I didn’t say anything for many minutes, and we continued the slow walk toward the faculty club, Stockdale limping and arc-swinging his stiff leg that had never fully recovered from repeated torture. Finally, after about a hundred meters of silence, I asked, “Who didn’t make it out?”Oh, that’s easy,” he said. “The optimists.”
“The optimists? I don’t understand,” I said, now completely confused, given what he’d said a hundred meters earlier.
“The optimists. Oh, they were the ones who said, ‘We’re going to be out by Christmas.’ And Christmas would come, and Christmas would go. Then they’d say, ‘We’re going to be out by Easter.’ And Easter would go. And then Thanksgiving, and then it would be Christmas again. And they died of a broken heart.”

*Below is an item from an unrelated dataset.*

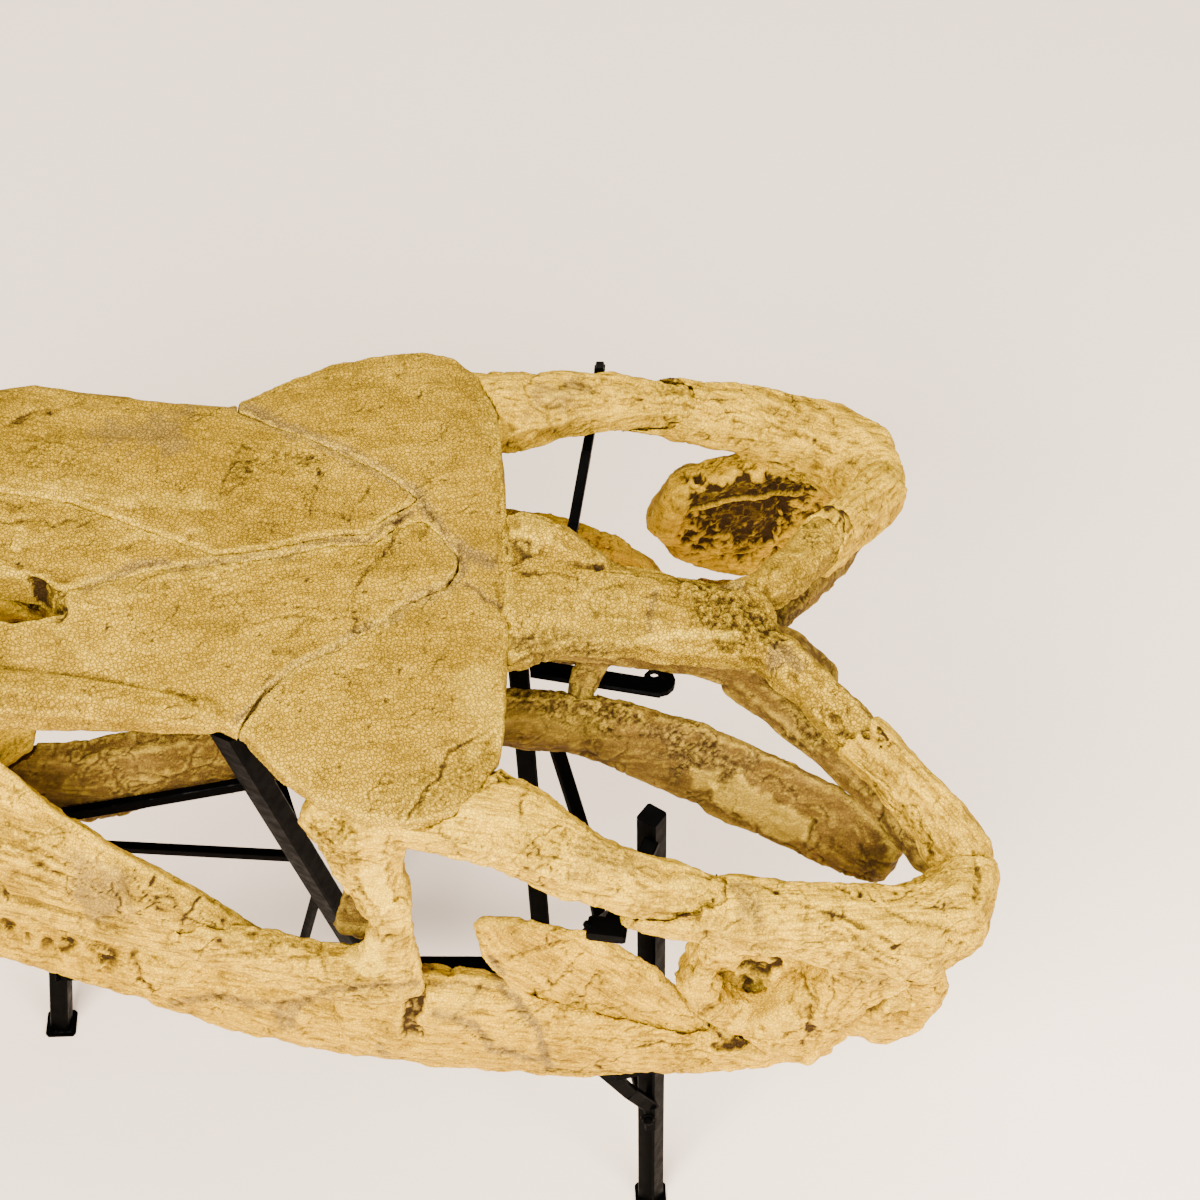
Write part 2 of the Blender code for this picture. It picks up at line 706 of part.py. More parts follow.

Another long pause and more walking. Then he turned to me and said, “This is a very important lesson. You must never confuse faith that you will prevail in the end – which you can never afford to lose – with the discipline to confront the most brutal facts of your current reality, whatever they might be.”
To this day, I carry a mental image of Stockdale admonishing the optimists:”We’re not getting out by Christmas: deal with it!”